Thursday, August 17, 2017

Review: "Vengeance is Mine, All Others Pay Cash" by Eka Kurniawan


Equal parts, crude, sad and deranged, Vengeance is Mine, All Others Pay Cash, the third book to be translated into English by Indonesian author Eka Kurniawan is really the perfect book to be reading while in the daze of the headiest of head colds. It is a strange swift journey severed into small, digestible tidbits that switch perspectives and time periods, its themes are hard to put a finger on (pun intended), but boy is it a fun book to read. This novel is many things: an assault on good taste, the idea of love and the quest for manhood, but above all else, it is entertaining, and even though these past few days, with sleep in the single digits, finishing this book as quickly as I did was not as hard as I thought it was going to be.
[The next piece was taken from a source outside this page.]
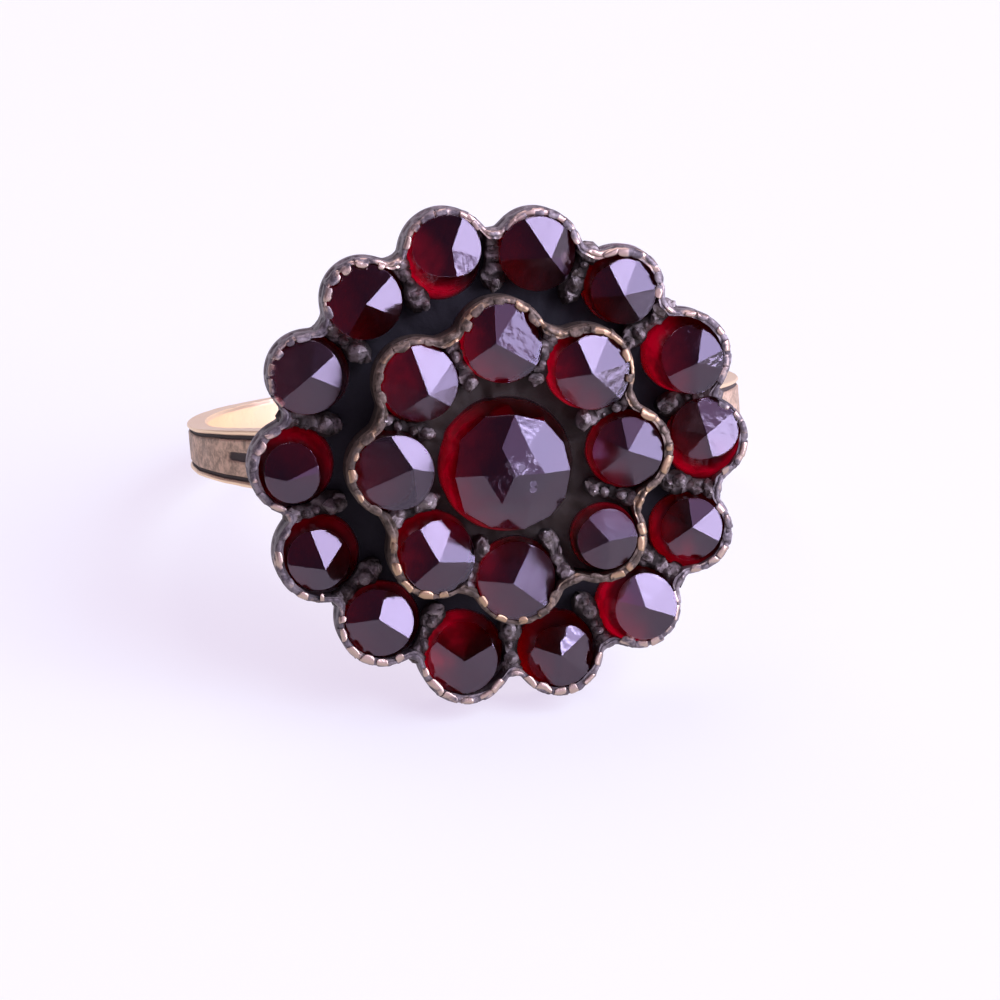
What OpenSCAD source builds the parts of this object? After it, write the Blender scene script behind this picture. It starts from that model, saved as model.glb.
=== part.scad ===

The sad sack loser at the center of this novel is Ajo Kawir, who had the starts of the book is like most young boys living in the slums West Java. He craves sex and along with his friend Gecko, seeks it out whenever he can. It is only after he is witness to a gang rape of the town’s female unto does he become impotent, and with that comes a bubbling rage and a need to fight. Just as he is finding something resembling happiness in the form of Iteung, a female bodyguard, he comes into the crosshairs of feared gangster Tiger, the payoff of which is totally unexpected and leads to the events ten years later where Ajo, now a truck driver, talks to his impotent member (called “Bird”) and coaches a younger driver as he fights his own battle with a man named after an animal. It is a fast-paced fun story that reminded me of the gutter poetry Pedro Juan Gutierrez and the brutal cynicism of Leonardo Sciascia, right down to the downbeat, yet funny ending. This is a wild ride, one others might deem shallow, but will be hard pressed to deny its audacious nature.